Topological origin of quantized transport in non-Hermitian Floquet chains

We show that non-Hermiticity enables topological phases with unidirectional transport in one-dimensional Floquet chains. The topological signatures of these phases are noncontractible loops in the spectrum of the Floquet propagator that are separated by an imaginary gap. Such loops occur exclusively in non-Hermitian Floquet systems. We define the corresponding topological invariant as the winding number of the Floquet propagator relative to the imaginary gap.
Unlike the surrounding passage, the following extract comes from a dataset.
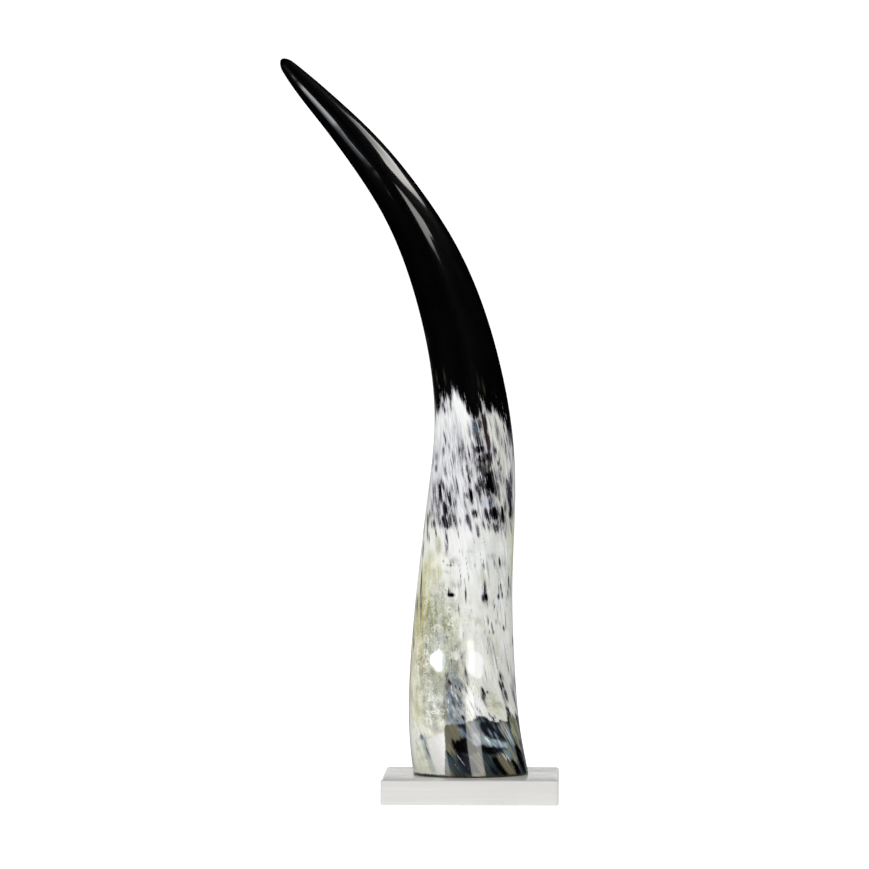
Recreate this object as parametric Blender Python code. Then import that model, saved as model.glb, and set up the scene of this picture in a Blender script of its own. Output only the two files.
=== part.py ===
# Mounted cow horn: a polished horn standing on its cut end, on a square stone plinth.
# Units are metres. The origin is the centre of the plinth's underside and +Z is up.
# The horn's tip leans towards -X and, less, back towards +Y.

import bmesh
import bpy
import numpy as np
from mathutils import Matrix, Vector

MM = 0.001

# Plinth: a low square block with lightly rounded edges.
PLINTH_SIDE = 127 * MM
PLINTH_HEIGHT = 18 * MM
PLINTH_ROUND = 1.5 * MM
PLINTH_ROUND_STEPS = 3

# Clearance between the horn's cut end and the plinth's top.
REST_GAP = 0.3 * MM

# Horn: places along its middle line, from below the cut to the tip.
# Each is height, sideways offset, backward offset and half the horn's width there, in mm.
HORN_STATIONS = (
    (0, 3, -6, 42.5),
    (45, -4.5, 1, 41),
    (90, -6.5, 5, 39),
    (150, -5, 5.5, 35.5),
    (210, -0.5, 3.5, 32.5),
    (262, 1.5, 1.5, 29),
    (312, -4, 0, 26),
    (358, -15.5, -2.5, 23.5),
    (398, -31, -6, 20.5),
    (434, -51, -6.5, 17),
    (466, -74, 0.5, 14.5),
    (500, -103.5, 16, 11),
    (528, -129.5, 31, 7.5),
    (540.5, -140.5, 37.5, 5),
)
# The section is an oval, flatter front to back at the cut end than at the tip.
HORN_DEPTH_AT_CUT = 0.82
HORN_DEPTH_AT_TIP = 0.90
# Near the cut end the oval is turned, its right side backward, and it straightens upwards.
HORN_TURN_AT_CUT = 20
HORN_TURN_LENGTH = 90 * MM
HORN_TIP_ROUND = 8 * MM
HORN_RIM_ROUND = 0.6 * MM
HORN_SIDES = 48
HORN_RINGS = 62
HORN_TIP_RINGS = 6


def clear_objects():
    for thing in list(bpy.data.objects):
        bpy.data.objects.remove(thing, do_unlink=True)


def surface_material(name, colour, roughness, coat):
    material = bpy.data.materials.new(name)
    material.use_nodes = True
    shader = material.node_tree.nodes["Principled BSDF"]
    shader.inputs["Base Color"].default_value = (*colour, 1.0)
    shader.inputs["Metallic"].default_value = 0.0
    shader.inputs["Roughness"].default_value = roughness
    shader.inputs["Coat Weight"].default_value = coat
    return material


def add_object(name, bm, material, sharp_angle):
    """Turns a finished bmesh into an object, shaded smooth up to sharp_angle."""
    mesh = bpy.data.meshes.new(name)
    bm.to_mesh(mesh)
    bm.free()
    mesh.shade_smooth()
    mesh.set_sharp_from_angle(angle=sharp_angle)
    mesh.materials.append(material)
    thing = bpy.data.objects.new(name, mesh)
    bpy.context.scene.collection.objects.link(thing)
    return thing


def natural_spline(knots, values):
    """A smooth curve through the values at the knots, straight at both ends."""
    gaps = np.diff(knots)
    slopes = np.diff(values, axis=0) / gaps[:, None]
    count = len(knots)
    system = np.eye(count)
    change = np.zeros_like(values)
    for i in range(1, count - 1):
        system[i, i - 1 : i + 2] = gaps[i - 1], 2 * (gaps[i - 1] + gaps[i]), gaps[i]
        change[i] = 6 * (slopes[i] - slopes[i - 1])
    bends = np.linalg.solve(system, change)

    def at(place):
        i = int(np.clip(np.searchsorted(knots, place, side="right") - 1, 0, count - 2))
        low = (knots[i + 1] - place) / gaps[i]
        high = 1 - low
        straight = low * values[i] + high * values[i + 1]
        bent = (low**3 - low) * bends[i] + (high**3 - high) * bends[i + 1]
        return straight + bent * gaps[i] ** 2 / 6

    return at


def horn_frames():
    """One matrix for each ring of the horn, which places a unit circle as that ring's oval."""
    stations = np.array(HORN_STATIONS, float)[:, [1, 2, 0, 3]] * MM
    steps = np.linalg.norm(np.diff(stations[:, :3], axis=0), axis=1)
    knots = np.concatenate([[0.0], np.cumsum(steps)])
    line = natural_spline(knots, stations)
    length = knots[-1]
    body = np.linspace(0, length - HORN_TIP_ROUND, HORN_RINGS)
    swing = np.linspace(0, np.pi / 2, HORN_TIP_RINGS + 1)[1:-1]
    tip = length - HORN_TIP_ROUND * (1 - np.sin(swing))
    frames = []
    for place in [*body, *tip]:
        x, y, z, half_width = line(place)
        ahead = Vector((line(place + MM) - line(place - MM))[:3]).normalized()
        side = Vector((ahead.z, 0, -ahead.x)).normalized()
        depth = ahead.cross(side)
        turn = np.radians(HORN_TURN_AT_CUT) * max(1 - place / HORN_TURN_LENGTH, 0)
        side, depth = (
            side * np.cos(turn) + depth * np.sin(turn),
            depth * np.cos(turn) - side * np.sin(turn),
        )
        to_tip = min((length - place) / HORN_TIP_ROUND, 1)
        half_width *= np.sqrt(1 - (1 - to_tip) ** 2)
        share = place / length
        flat = HORN_DEPTH_AT_CUT + (HORN_DEPTH_AT_TIP - HORN_DEPTH_AT_CUT) * share
        columns = side * half_width, depth * half_width * flat, ahead, Vector((x, y, z))
        frame = Matrix([(*column, 0) for column in columns]).transposed()
        frame[3][3] = 1
        frames.append(frame)
    return frames, Vector(line(length)[:3])


def next_ring(bm, edges):
    """Extrudes a ring of edges and returns the new ring's vertices and edges."""
    grown = bmesh.ops.extrude_edge_only(bm, edges=edges)["geom"]
    verts = {part for part in grown if isinstance(part, bmesh.types.BMVert)}
    new_edges = {edge for vert in verts for edge in vert.link_edges}
    return list(verts), [edge for edge in new_edges if verts.issuperset(edge.verts)]


def make_horn(material):
    frames, tip = horn_frames()
    bm = bmesh.new()
    bmesh.ops.create_circle(bm, segments=HORN_SIDES, radius=1, matrix=frames[0])
    edges = list(bm.edges)
    for before, after in zip(frames, frames[1:]):
        ring, edges = next_ring(bm, edges)
        bmesh.ops.transform(bm, matrix=after @ before.inverted(), verts=ring)
    apex, _ = next_ring(bm, edges)
    bmesh.ops.pointmerge(bm, verts=apex, merge_co=tip)

    foot = Vector((0, 0, PLINTH_HEIGHT + REST_GAP))
    everything = [*bm.verts, *bm.edges, *bm.faces]
    bmesh.ops.bisect_plane(
        bm, geom=everything, dist=0.01 * MM, plane_co=foot, plane_no=(0, 0, -1), clear_outer=True
    )
    rim = [edge for edge in bm.edges if edge.is_boundary]
    bmesh.ops.contextual_create(bm, geom=rim)
    bmesh.ops.bevel(
        bm, geom=rim, offset=HORN_RIM_ROUND, segments=2, profile=0.5, affect="EDGES", material=-1
    )
    bmesh.ops.recalc_face_normals(bm, faces=bm.faces)
    return add_object("horn", bm, material, sharp_angle=np.radians(50))


def make_plinth(material):
    bm = bmesh.new()
    place = Matrix.Translation((0, 0, PLINTH_HEIGHT / 2))
    size = Matrix.Diagonal((PLINTH_SIDE, PLINTH_SIDE, PLINTH_HEIGHT, 1))
    bmesh.ops.create_cube(bm, size=1, matrix=place @ size)
    bmesh.ops.bevel(
        bm,
        geom=list(bm.edges),
        offset=PLINTH_ROUND,
        segments=PLINTH_ROUND_STEPS,
        profile=0.5,
        affect="EDGES",
        material=-1,
    )
    return add_object("plinth", bm, material, sharp_angle=np.radians(40))


def main():
    clear_objects()
    make_horn(surface_material("polished horn", (0.42, 0.42, 0.38), roughness=0.15, coat=0.5))
    make_plinth(surface_material("pale stone", (0.68, 0.68, 0.67), roughness=0.35, coat=0.0))


main()
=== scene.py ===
# Mounted cow horn: the polished, marked horn and its stone plinth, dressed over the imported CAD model.
# Lengths are metres unless a name or note says mm. The front of the horn faces -Y.

from math import cos, radians, sin

import bmesh
import bpy
import numpy as np
from mathutils import Matrix, Vector


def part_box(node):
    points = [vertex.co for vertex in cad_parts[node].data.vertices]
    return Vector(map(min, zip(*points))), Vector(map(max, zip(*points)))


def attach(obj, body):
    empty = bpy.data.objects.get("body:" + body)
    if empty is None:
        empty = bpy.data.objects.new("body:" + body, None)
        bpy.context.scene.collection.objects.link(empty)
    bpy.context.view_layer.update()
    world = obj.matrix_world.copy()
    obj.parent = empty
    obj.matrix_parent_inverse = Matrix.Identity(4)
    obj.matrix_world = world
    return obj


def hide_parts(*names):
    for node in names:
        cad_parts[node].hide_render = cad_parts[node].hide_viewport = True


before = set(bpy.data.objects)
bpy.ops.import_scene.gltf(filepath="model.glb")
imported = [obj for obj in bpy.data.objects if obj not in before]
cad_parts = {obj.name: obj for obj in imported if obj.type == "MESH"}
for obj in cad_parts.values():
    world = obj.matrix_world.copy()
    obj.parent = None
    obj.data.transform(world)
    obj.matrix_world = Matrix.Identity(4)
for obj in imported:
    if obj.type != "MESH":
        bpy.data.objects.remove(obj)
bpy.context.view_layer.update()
mm = 0.001


# Small helpers

def screenColour(red, green, blue):  # a colour as it should look in full light, 0 to 255
    parts = np.array([red, green, blue]) / 255
    return np.where(parts > 0.04045, ((parts + 0.055) / 1.055) ** 2.4, parts / 12.92)


def unit(vectors):
    return vectors / np.linalg.norm(vectors, axis=1)[:, None]


def smoothStep(low, high, value):
    share = np.clip((value - low) / (high - low), 0, 1)
    return share * share * (3 - 2 * share)


def pieceFromBmesh(name, bm, material, sharpAngle):  # edges sharper than the angle, in degrees, stay sharp
    mesh = bpy.data.meshes.new(name)
    bm.to_mesh(mesh)
    bm.free()
    mesh.shade_smooth()
    mesh.set_sharp_from_angle(angle=radians(sharpAngle))
    mesh.materials.append(material)
    piece = bpy.data.objects.new(name, mesh)
    bpy.context.scene.collection.objects.link(piece)
    return piece


def newMaterial(name):
    material = bpy.data.materials.new(name)
    material.use_nodes = True
    return material, material.node_tree, material.node_tree.nodes["Principled BSDF"]


def addNode(tree, kind, **settings):
    node = tree.nodes.new(kind)
    for key, value in settings.items():
        setattr(node, key, value)
    return node


def feed(tree, socket, value):  # the value is a number, a colour or another node's output
    if isinstance(value, (int, float)):
        socket.default_value = value
    elif isinstance(value, np.ndarray):
        socket.default_value = (*value, 1.0)
    else:
        tree.links.new(value, socket)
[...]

To relate topology to transport, we introduce the concept of regularized dynamics of non-Hermitian chains. We establish that, under the conditions of regularized dynamics, transport is quantized insofar as the charge transferred over one period equals the topological winding number. We illustrate these theoretical findings with the example of a Floquet chain that features a topological phase transition and acts as a charge pump in the nontrivial topological phase. We finally discuss whether these findings justify the notion that non-Hermitian Floquet chains support topological transport.

Figure 1

Conceptual overview of the topological scenarios for non-Hermitian chains. (a) The dispersion of a static chain (St) with directional nearest-neighbor hopping is an elliptical loop in the complex energy plane. (b) By splitting the hopping spatially, the chain (Sp) supports two loops separated by a real ($G$) and imaginary ($i\mathrm{\Gamma }$) line gap. (c) By splitting the hopping temporally, the Floquet chain (Fl) supports loops that traverse the complex quasienergy zone with its $\varepsilon \mapsto \varepsilon +2\pi$ periodicity.

Figure 2

[(a) and (b)] Spectrum of the (Floquet) propagator for the chains (Sp) and (Fl) from Fig. 1. Only the Floquet chain (Fl) can exhibit noncontractible loops with nonzero winding number. [(c)–(e)] Topological phase transition in the Floquet chain (Fl) with $J=\pi /3$. The transition at $\gamma ={\gamma }_c\approx 0.55$ (d) separates the trivial [$\gamma =0.2$, (c)] from the nontrivial [$\gamma =0.6$, (e)] phase.

Figure 3

[(a) and (b)] Transferred charge $\overline{C}$ in the chains (Sp) and (Fl) as a function of $\gamma$ (with $J=\pi /3,\mathrm{\Delta }=3i$). The curve is normalized with the factor $\mathrm{\Xi }={max}_{\xi }{\left|\xi \right|}^2$. Hermiticity (at $\gamma =0$) enforces $\overline{C}=0$. (c) Probing transport with wave-packet propagation in the chains (Sp) and (Fl) (with $\gamma =0.8,0.09,1.5$ from top to bottom, and $n_p=40$ periods).

Figure 4

[(a) and (b)] In the RD limit the spectrum of the propagator outside (inside) of the imaginary gap $i\mathrm{\Gamma }$ moves to the unit circle (origin). [(c) and (d)] Transferred charge $\overline{C}$, for various hopping $J=\pi /2,\pi /3,\pi /8$, as one approaches the RD limit in the static chain (Sp) (for $\mathrm{Im}\mathrm{\Delta },{\gamma }^{-1}\to \infty$) or the Floquet chain (Fl) (for $\gamma \to \infty$). In this limit, $\overline{C}=W\left(\mathrm{\Gamma }\right)$.

Figure 5

The Floquet chain (Fl) as a charge pump: Shown is a wave packet, centered initially at site $n=0$, after propagation over $n_p=20$ periods. (a) Propagation for $\gamma =-\infty ,-1,-0.25,0,0.25,1,\infty$ from top to bottom (with $J=\pi /3$). (b) Propagation in the RD limit $\gamma \to \infty$, for disorder $\delta =0,0.25,0.5,0.75$ from top to bottom (with $J=\pi /3$). Inset panel (c): Charge $\overline{C}$ transferred per period. (d) Propagation at $J=\pi /2, \gamma =0$, with $\delta$ as in panel (b).

Figure 6

Topological phase transition in the Floquet chain (Fl) with $J=\pi /3$, as already shown in Fig. 2. Panels (a)–(c) show the real part $\mathrm{Re}{\varepsilon }_{1,2}\left(k\right)$ of the quasienergies, which have been omitted in Fig. 2. Panels (d)–(f) show the spectrum of eigenvalues ${\xi }_{1,2}\left(k\right)$. The pink dots in panels (b) and (e) indicate the exceptional point at the transition.